As Iʻve said before, single-issue politics makes me crazy. Unless the one issue is repelling an alien invasion, nothing can be so important that it makes all others irrelevant. In the Mayorʻs race, Mr. Cayetanoʻs campaign was founded on a promise to halt the rail project at any cost. During the debates, he brought out a new issue of fiscal responsibility and the bogey-man spectre of Honolulu being run into the ground by… you got it… rail. He cites the examples of Stockton and San Bernadino which he thinks are comparable to Honolulu. I found this article about the California bankruptcies plus a few more and it seems to me that their situation had more to do with the overall financial health of California and many bad choices by their elected officials rather than a single project like rail.

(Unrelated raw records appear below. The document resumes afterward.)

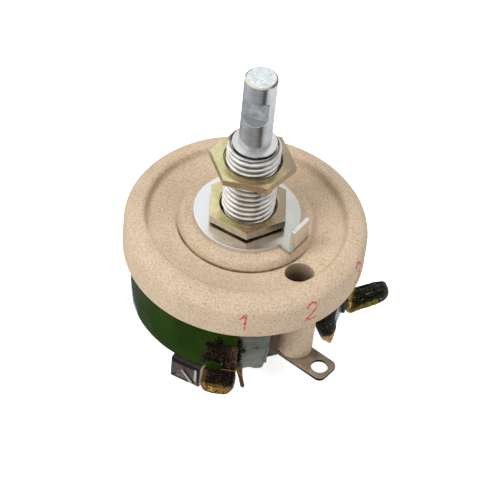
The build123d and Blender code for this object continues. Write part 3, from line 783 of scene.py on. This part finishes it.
# Shaft with its flat, and the retaining ring
RING_TOP = BUSHING_TOP + 0.65
GROOVE_RADIUS = 2.6
SHAFT_CHAMFER = 0.22
shaft = lathe("shaft_rod", rounded([
    (0, SHAFT_LOW, 0), (SHAFT_RADIUS, SHAFT_LOW, 0.3), (SHAFT_RADIUS, BUSHING_TOP, 0),
    (GROOVE_RADIUS, BUSHING_TOP, 0), (GROOVE_RADIUS, RING_TOP + 0.02, 0), (SHAFT_RADIUS, RING_TOP + 0.02, 0),
    (SHAFT_RADIUS, SHAFT_TOP - SHAFT_CHAMFER, 0.06), (SHAFT_RADIUS - SHAFT_CHAMFER, SHAFT_TOP, 0.06),
    (0, SHAFT_TOP, 0),
], 3), segments=128)
flat = rounded([(SHAFT_RADIUS - FLAT_DEPTH, FLAT_LOW, 0.8), (SHAFT_RADIUS, FLAT_LOW - 1.1, 0),
                (SHAFT_RADIUS + 2, FLAT_LOW - 2.9, 0), (SHAFT_RADIUS + 2, FLAT_HIGH + 0.6, 0),
                (SHAFT_RADIUS - FLAT_DEPTH, FLAT_HIGH, 0.3)], 4)
flat_place = Matrix.Rotation(radians(FLAT_AZIMUTH), 4, "Z") @ Matrix.Rotation(pi / 2, 4, "X")
cut(shaft, prism("flat", flat, -6, 6, flat_place))
place(soften(shaft, 0.05), "rotor", "shaft_steel", STEEL, "shaft")

ring_outline = rounded([(2.66, BUSHING_TOP + 0.02, 0), (4.2, BUSHING_TOP + 0.02, 0.1),
                        (4.15, BUSHING_TOP + 0.5, 0.15), (3.1, RING_TOP, 0.1), (2.66, RING_TOP, 0)], 4)
ring = lathe("retaining_ring_clip", ring_outline, 120.0, 300.0, 120)
place(ring, "rotor", "zinc_plate", ZINC, "retaining_ring")

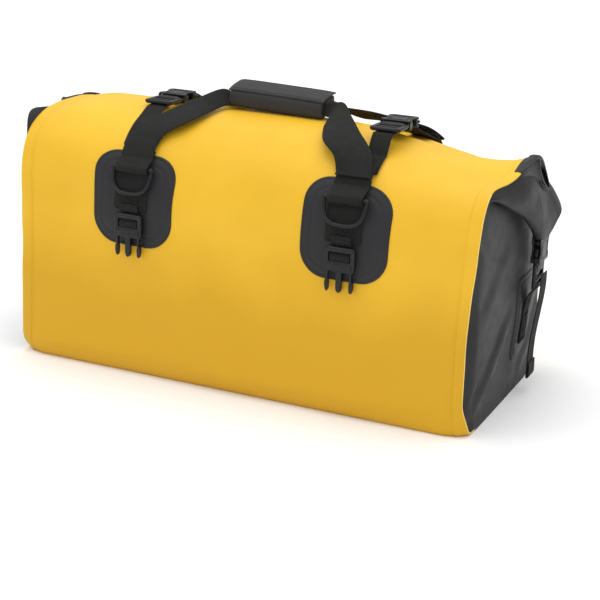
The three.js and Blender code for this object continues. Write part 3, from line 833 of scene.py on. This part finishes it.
def build_handle(label, side, mid_y, mid_z, mid_across, entry):
    """One handle: two flat legs that twist and fold narrow as they enter the grip."""
    pivot_y, pivot_z = side * HANDLE_PIVOT[0], HANDLE_PIVOT[1]

    def y(share):
        return pivot_y + (mid_y - pivot_y) * share

    toward = -side
    slack = 0.0 if side == FRONT else 8.0     # how far the legs sink on the way to the grip
    stations = [
        ((-STATION, side * (HANDLE_PIVOT[0] + 3.0), pivot_z - 3.5), (WEB / 2, 0, 0)),
        ((-STATION, pivot_y, pivot_z), (WEB / 2, 0, 0)),
        ((-131, y(0.16), 305 - 0.6 * slack), (20.5, -7 * toward, -3)),
        ((-108, y(0.37), 319.5 - slack), (17, -14 * toward, -5)),
        ((-90, y(0.66), 330 - slack), (12, -13 * toward, -7)),
        ((-77, y(0.93), 337 - 0.5 * slack), *entry[:1]),
        ((-GRIP_HALF - 1, mid_y, mid_z), *entry[1:]),
        ((-GRIP_HALF + 22, mid_y, mid_z), mid_across),
    ]
    shell = Shell()
    for mirror in (1, -1):
        at = np.array([s[0] for s in stations], float)
        side_way = np.array([s[1] for s in stations], float)
        path = curve(np.hstack([at, side_way]), 84)
        centres, across = path[:, :3], path[:, 3:]
        if mirror < 0:
            centres = centres * [-1, 1, 1]
            across = across * [1, -1, -1]
        shell.ribbon(centres, across, 2.0)
    flap, handle = ("front_flap", "front_handle") if side == FRONT else ("rear_flap", "rear_handle")
    start = (0, (pivot_y + side * 3.5) * MM, (pivot_z - 5.0) * MM)
    end = (0, (pivot_y - side * 3.0) * MM, (pivot_z + 5.5) * MM)
    make_piece(f"handle_{label}", shell, WEBBING, (f"handle_webbing_{label}",),
               blend=(flap, handle, start, end))


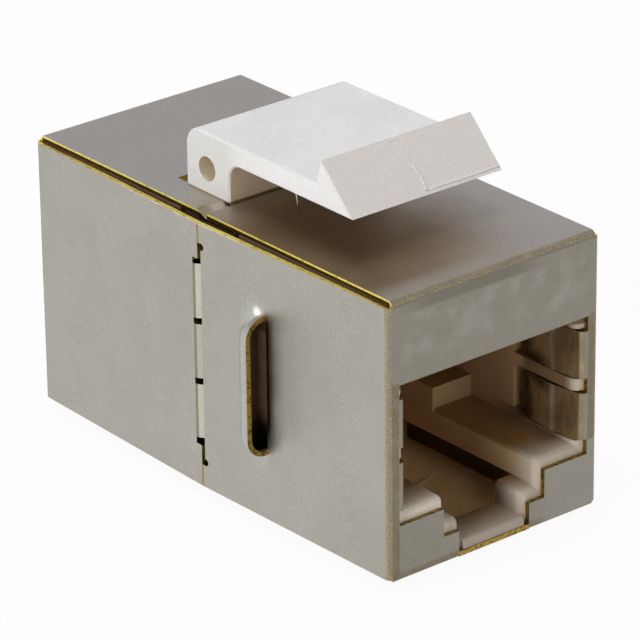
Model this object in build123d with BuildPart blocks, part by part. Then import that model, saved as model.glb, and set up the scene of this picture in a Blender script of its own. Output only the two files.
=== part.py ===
from build123d import *
from math import hypot
import os

os.makedirs("parts", exist_ok=True)

# Inline coupler for a keystone opening, two eight-way jacks back to back in a folded metal shield.
# Frame: x across, y from the front port's face to the rear, z up, origin at the front face's foot.

# Body
body_width = 14.7
body_height = 16.1
body_length = 30.2

# Folded sheet of the two shields
sheet = 0.3
fold_radius = 0.34
foot_fold_radius = 0.1
corner_gap = 0.02
side_top_drop = 0.35
side_foot = 0.15
seam_past_middle = 0.17
seam_flare = 0.36
seam_gap = 0.03

# Port opening in the sheet, stepped down to the notch for the plug's latch
port_side_land = 0.75
port_header = 4.82
shelf_height = 3.15
channel_half_width = 3.56
step_height = 1.52
notch_half_width = 2.48

# Earthing fingers folded in from both sides of the opening
finger_relief = 0.87
finger_fold_inset = 0.4
finger_crest_inset = 0.72
finger_crest_depth = 2.2
finger_tip_inset = 0.38
finger_length = 5.0
finger_tip_round = 0.9

# Side stops, louvres lanced out of the front shield with their mouths to the front
stop_from_front = 9.7
stop_run = 1.4
stop_low = 4.05
stop_below_top = 3.9
stop_reach = 1.37
stop_shoulder = 1.2

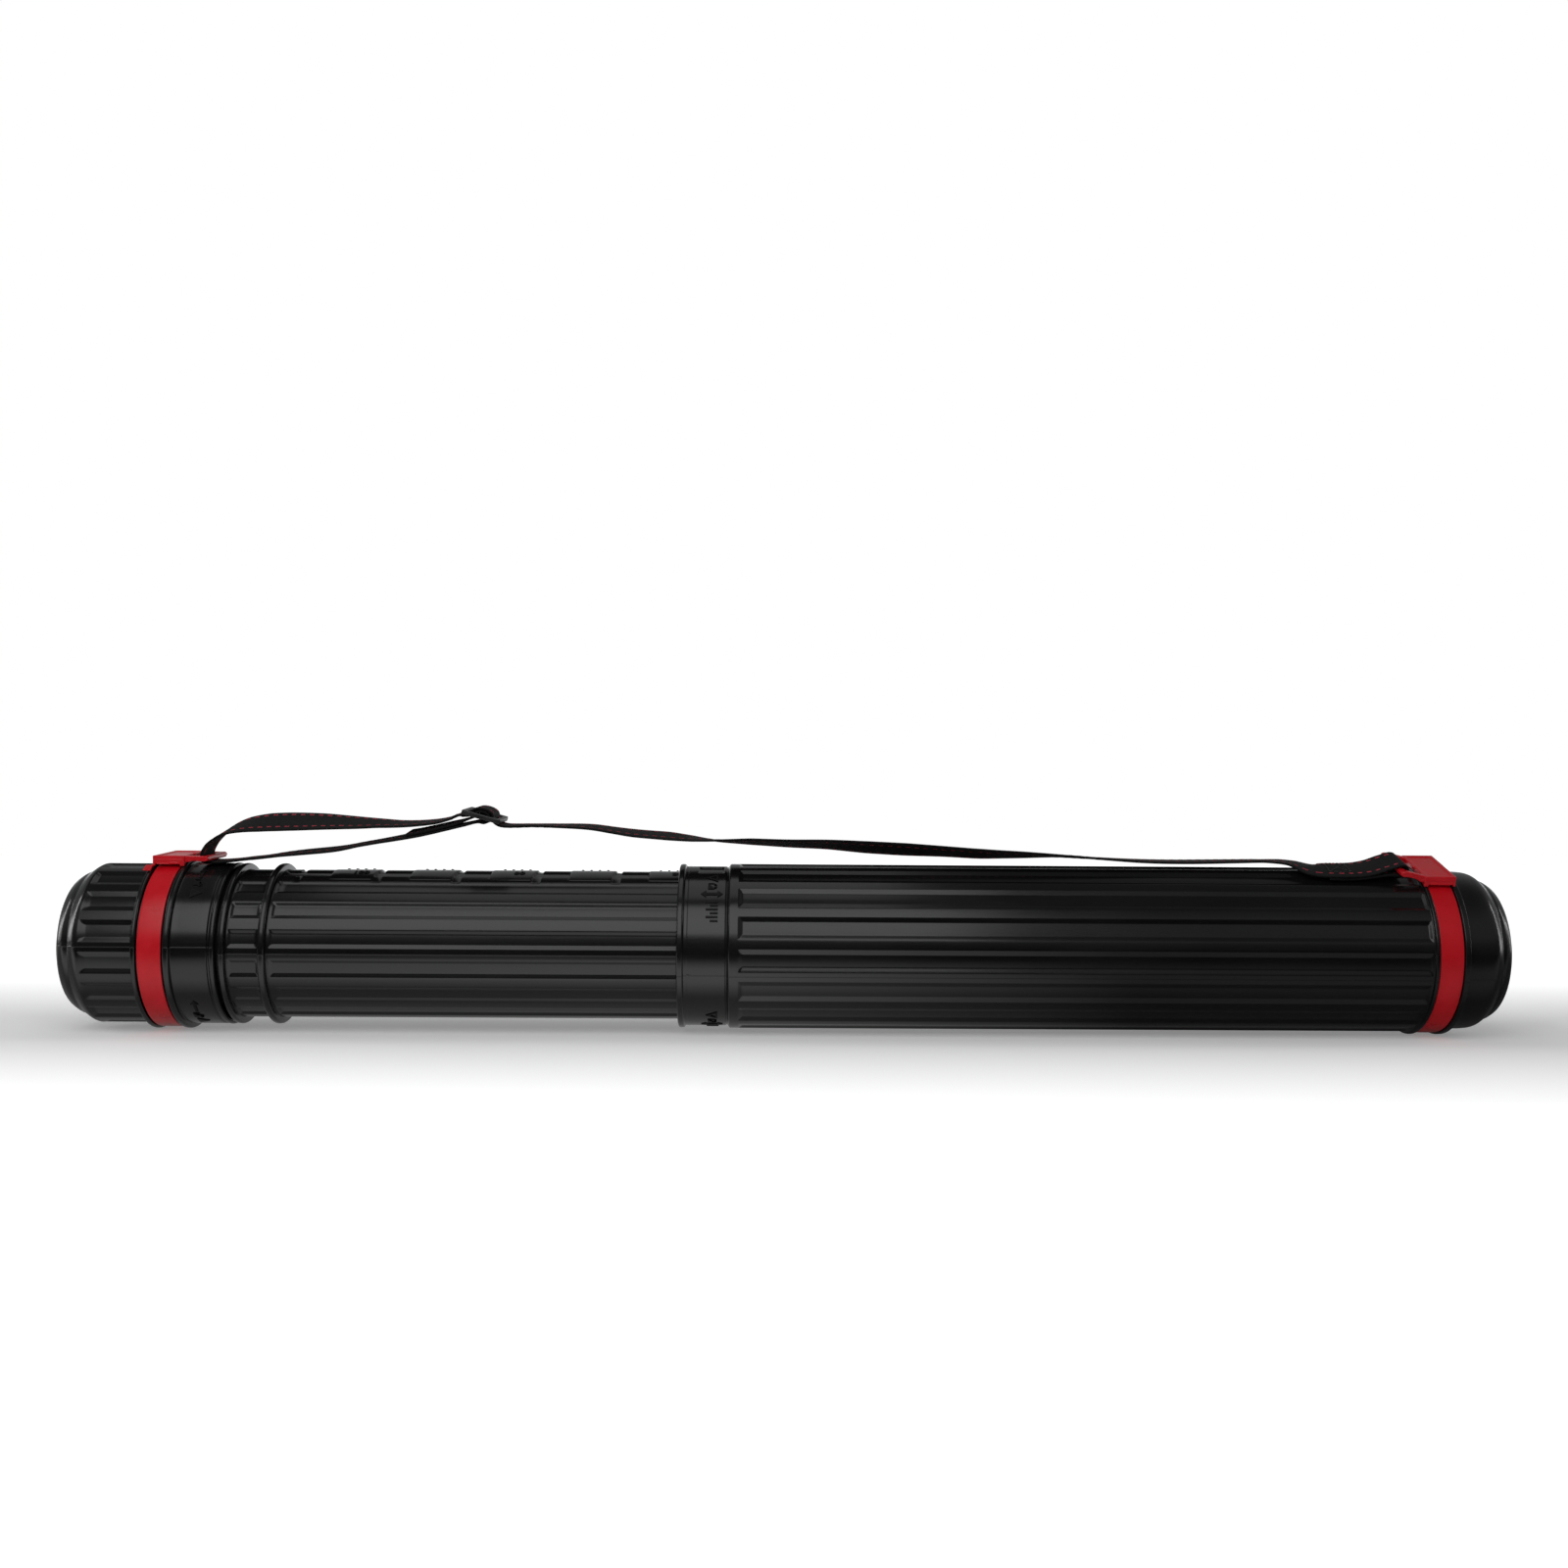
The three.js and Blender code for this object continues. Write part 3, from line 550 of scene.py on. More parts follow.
cap_buckle = buckle("cap_buckle_body", CAP_RING_X, turn=0, direction=1, rise=0.0, ear=True)
base_buckle = buckle("base_buckle_body", BASE_RING_X, turn=BASE_TURN, direction=-1, rise=2.9,
                     ear=False)
adjuster = moulded(
    "strap_adjuster_body", adjuster_lumps,
    MM_TO_FRAME @ Matrix.Rotation(radians(STRAP_LEAN), 4, "X")
    @ Matrix.Translation((ADJ_X, 0, ADJ_Z)) @ Matrix.Rotation(radians(ADJ_TILT), 4, "Y"),
    voxel=0.26, smooth=3)


# ---------------------------------------------------------------------------
# ring bands
# ---------------------------------------------------------------------------
def ring_band(name, ring_x, turn):
    """A strip round the groove; both ends turn up into the buckle's boss."""
    bottom, top, half = 51.4, 52.9, 7.2
    middle = (bottom + top) / 2
    section = np.array(rounded([   # x, r, corner cut
        (-half, bottom + 0.3, 0), (-half, top - 0.1, 0.35), (-half + 0.9, top, 0.5),
        (0, top + 0.05, 0), (half - 0.9, top, 0.5), (half, top - 0.1, 0.35),
        (half, bottom, 0.3), (-half, bottom, 0.3), (-half, bottom + 0.3, 0)], 3)[:-1])
    gap = 6.6                    # half the opening between the ends, degrees
    hook = gap + 1.7 / 2
    hook_width, neck_width = 4.7 / half, 4.9 / half
    # angle, lift from the strip's middle radius, width factor, tilt of the thickness
    start = [(hook, 2.9, hook_width, pi / 2), (hook, 1.0, hook_width, pi / 2),
             (hook + 0.35, 0.28, neck_width, pi / 4)]
    strip = []
    for angle in np.linspace(hook, 360 - hook, 361)[1:-1]:
        near = min(angle - gap, 360 - gap - angle)
        widen = min(max((near - 2.2) / 2.0, 0), 1)
        strip.append((angle, 0.0, neck_width + (1 - neck_width) * widen, 0.0))
    finish = [(360 - angle, lift, width, -tilt) for angle, lift, width, tilt in start[::-1]]
    angle, lift, width, tilt = np.array(start + strip + finish).T[..., None]
    depth = section[:, 1] - middle
    radial = middle + lift + depth * np.cos(tilt)
    sideways = depth * np.sin(tilt)
    psi = np.radians(angle + turn + STRAP_LEAN)
    points = to_frame(ring_x + section[:, 0] * width,
                      -(radial * np.sin(psi) + sideways * np.cos(psi)),
                      radial * np.cos(psi) - sideways * np.sin(psi))
    obj = mesh_object(name, points.reshape(-1, 3), tube_faces(*points.shape[:2]))
    return sharpen(obj, 50)


cap_band = ring_band("cap_ring_strip", CAP_RING_X, 0.0)
base_band = ring_band("base_ring_strip", BASE_RING_X, BASE_TURN)


# ---------------------------------------------------------------------------
# the strap's path
# ---------------------------------------------------------------------------
def by_adjuster(along, above):
    """A station given in the tilted adjuster's own directions."""
    c, s = cos(radians(ADJ_TILT)), sin(radians(ADJ_TILT))
    return (ADJ_X + along * c + above * s, ADJ_Z - along * s + above * c, 0, 0)


TURN = BASE_TURN
STRAP = [   # x, r, psi before the lean, extra roll
    # round the base buckle's bar (stations 0-15)
    (404, 53.4, TURN, 0), (414, 53.4, TURN, 0), (424, 53.7, TURN, 0), (434, 54.4, TURN, 0),
    (441, 54.95, TURN, 0), (446.5, 54.9, TURN, 0), (450.2, 55.1, TURN, 0),
    (451.9, 56.6, TURN, 0), (452.1, 58.8, TURN, 0), (451.2, 60.8, TURN, 0),
    (448.4, 61.5, TURN, 0), (442, 59.5, TURN, 0), (432, 56.4, TURN, 0), (420, 55.15, TURN, 0),
    (408, 54.95, TURN, 0), (398, 54.7, 13, 0),
    # along the outer tube to the adjuster (16-38)
    (386, 55.9, 4, -1), (368, 56.5, 0, -2), (350, 56.3, 0, -2), (312, 55.7, 0, -2),
    (288, 56.1, 0, -2), (263, 57.4, 0, -3), (238, 58.8, 0, -5), (213, 59.3, 0, -12),
    (188, 59.7, 0, -17.4), (164, 61.0, 0, -18.5), (139, 62.2, 0, -20.7), (114, 63.6, 0, -19.5),
    (89, 65.3, 0, -16), (64, 65.9, 0, -14), (40, 66.9, 0, -12), (18, 67.4, 0, -5),
    (2, 68.7, 0, 3), (-12, 70.1, 0, 7), (-35, 71.9, 0, 6), (-47, 73.5, 0, 4),
    (-62, 75.5, 0, 2), (-84, 76.1, 0, -1), (-98, 76.2, 0, -2),
    # over the adjuster (39-49)
    by_adjuster(15, -2.6), by_adjuster(10.6, -2.5), by_adjuster(7.9, -1.2),
    by_adjuster(6.9, 1.4), by_adjuster(5.5, 3.5), by_adjuster(0.4, 4.8),
    by_adjuster(-4.6, 3.9), by_adjuster(-6.8, 1.4), by_adjuster(-8.0, -1.4),
    by_adjuster(-11, -2.7), by_adjuster(-15.2, -3.4),
    # upper run to the cap buckle (50-63)
    (-150, 80.9, 0, 2), (-158, 78.7, 0, 3), (-171, 77.2, 0, 3.5), (-184, 76.7, 0, 4.5),
    (-196, 77.0, 0, 7), (-208, 77.2, 0, 11), (-221, 77.6, 0, 15), (-233, 77.9, 0, 19),
    (-246, 77.9, 0, 22), (-258, 77.7, 0, 23.5), (-270, 77.1, 0, 23), (-282, 75.5, 0, 18),
    (-291, 72.6, 0, 11), (-298, 68.3, 0, 5),
    # round the cap buckle's bar (64-70)
    (-303, 63.6, 0, 1), (-305.7, 58.9, 0, 0), (-306.3, 55.4, 0, 0), (-305.6, 53.2, 0, 0),
    (-303.8, 52.2, 0, 0), (-301, 52.0, 0, 0), (-296, 52.2, 0, 0),
    # lower run back to the adjuster (71-89)
    (-288, 52.9, 0, 0), (-279, 54.1, 0, 0), (-270, 55.1, 0, 0), (-258, 56.9, 0, 1),
    (-246, 58.3, 0, 2), (-221, 61.0, 0, 2), (-208, 63.6, 0, 1), (-196, 65.8, 0, 1.5),
    (-186, 67.6, 0, 3), (-179, 68.9, 0, 4), (-170, 70.5, 0, 4), (-160, 72.7, 0, 4),
    (-151, 74.8, 0, 3.5), (-141, 77.0, 0, 2),
    # round the adjuster's middle bar, then the tail
    by_adjuster(-1.6, -4.2), by_adjuster(2.6, -3.6), by_adjuster(4.4, -1.6),
    by_adjuster(4.3, 0.9), by_adjuster(2.6, 2.5), by_adjuster(0, 2.9), by_adjuster(-2.6, 2.5),
    by_adjuster(-4.2, 0.8), by_adjuster(-4.9, -1.2), by_adjuster(-7.6, -3.6),
    (-144.2, 78.8, 0, 2), (-151, 77.0, 0, 3.5), (-160, 74.8, 0, 4), (-170, 72.5, 0, 4),
    (-178, 71.1, 0, 4),
]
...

The part of the campaign that I really dread is when the candidates get into tactic #3. Their television commercials will be filled with multi-racial families and localisms to get you to see how much they are like you. The worst example I can think of is the 1996 mayoral campaign where Arnold Morgadoʻs slogan was “Local Roots, Local Values”. Talk about pandering.

My point here is that voters need to be wary. We live in a world where candidates will say just about anything to get elected. Itʻs going to be a long road to the General Election so be vigilant.

2 comments

  1. John Kato's avatar

    This is good. Your best post.

    Perhaps another metric are outcomes. What kind of outcomes can one likely expect if a candidate gets elected.?

    A lot of ads will make one point or another. This might be par for the course but hardly adequate.

    You’re right about single issue candidates. There is a level of intellectual dishonesty with many of them. Regarding rail and Stockton San Bernadino, it would have been useful to work with other rail systems that are much older (the issue of deferred maintenance might not be very sexy but it is relevant), more likely (not insolvent) and similar configuration.


  2. Blaine Fergerstrom's avatar

    Where there’s smoke, beware of mirrors!